Dir: Mel Gibson, 139 mins, starring: Andrew Garfield, Sam Worthington, Luke Bracey, Richard Pyros, Jacob Warner, Milo Gibson
Mel Gibson’s Hacksaw Ridge is one of the best Second World War movies since Terrence Malick's The Thin Red Line. It is also a wildly contradictory affair, combining folksiness with a pathological quality. The bloodier moments here remind us of Gibson’s biblical preoccupations and of his extreme fascination with violence and suffering.
It’s rousing filmmaking with an exceptional performance from Andrew Garfield as a character who is both an all-American hero and another of Gibson's masochistic martyrs. Desmond Doss is a conscientious objector who thrives in battle. As if taking his cue from him, Gibson has made an anti-war movie which still somehow contrives to play out as a Boy's Own-style action film, full of courage, camaraderie, and derring-do.

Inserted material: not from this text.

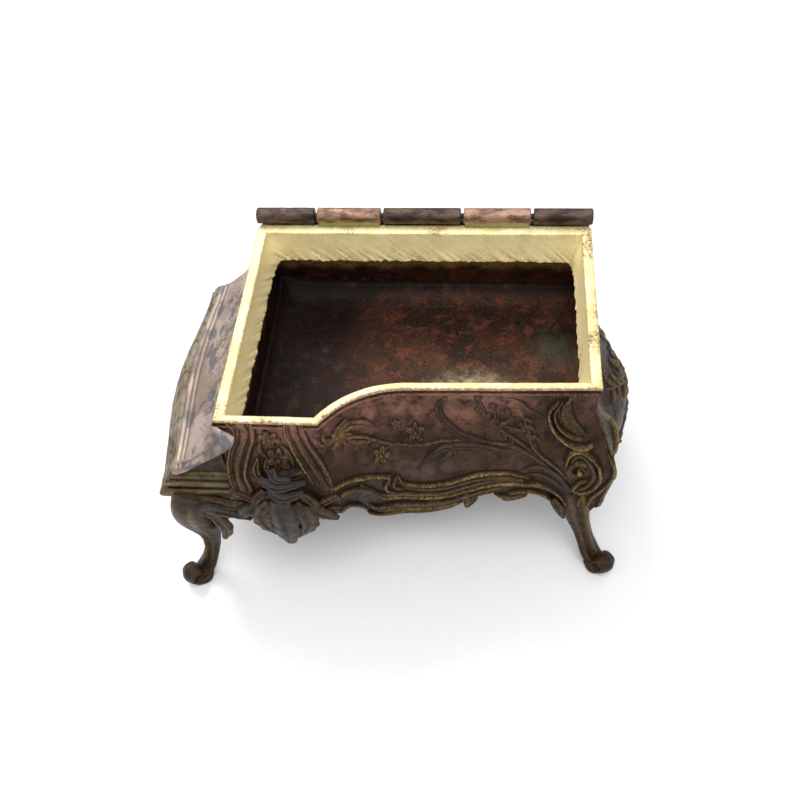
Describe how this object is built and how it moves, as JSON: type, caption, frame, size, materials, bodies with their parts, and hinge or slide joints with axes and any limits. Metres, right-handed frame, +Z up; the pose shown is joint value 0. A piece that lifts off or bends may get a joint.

In the final scenes in Okinawa, Gibson goes to enormous lengths to show the pity and squalor of war. There is, though, something fetishistic about the way he dwells on shots of characters having their brains blown out and limbs shot off or being incinerated by a flamethrower. Amid the carnage, Gibson throws in plenty of imagery also familiar from jingoistic old Hogan's Heroes-style war movies or from his own Mad Max films. We see characters kicking away grenades, camouflaging themselves in the mud, and whooping in adrenaline filled exultation.
Desmond is first encountered as a kid growing up in a small town in Virginia in the 1930s, scrapping with his brother, Hal. They're wild kids. Their father Tom (Hugo Weaving), a First World War veteran turned embittered and self-pitying drunk, leaves them to their own devices. He will sit idly by when they fight with each other. These early scenes establish that Desmond is reckless and courageous but a good lad at heart, appalled by his own capacity for violence.
Garfield plays Desmond as a young adult with a gawky Johnny Appleseed charm that makes you think of James Stewart early in his career. He is fast-thinking, intervening at one stage to save the life of an accident victim and then showing equal powers of improvisation when it comes to sweet talking the beautiful young nurse Dorothy (Teresa Palmer) he decides he wants to marry.
These early scenes are idyllic but full of foreboding and foreshadowing. Desmond’s father Tom is the spectre at the feast. We know there are troubling times ahead from the permanently haunted look on his face, his abusive treatment of his wife (Rachel Griffiths), and his habit of going boozing in the local cemetery, smashing bottles on the headstones of his fallen comrades.
Gibson is reluctant to delve too deeply into the darker corners of Desmond’s upbringing or psyche.The youngster’s reasons for being a conscientious objector aren't very clearly expressed. His religious beliefs (he is a Seventh Day Adventist), his fury at his father, and his guilt at a childhood incident in which he almost killed someone are all factors.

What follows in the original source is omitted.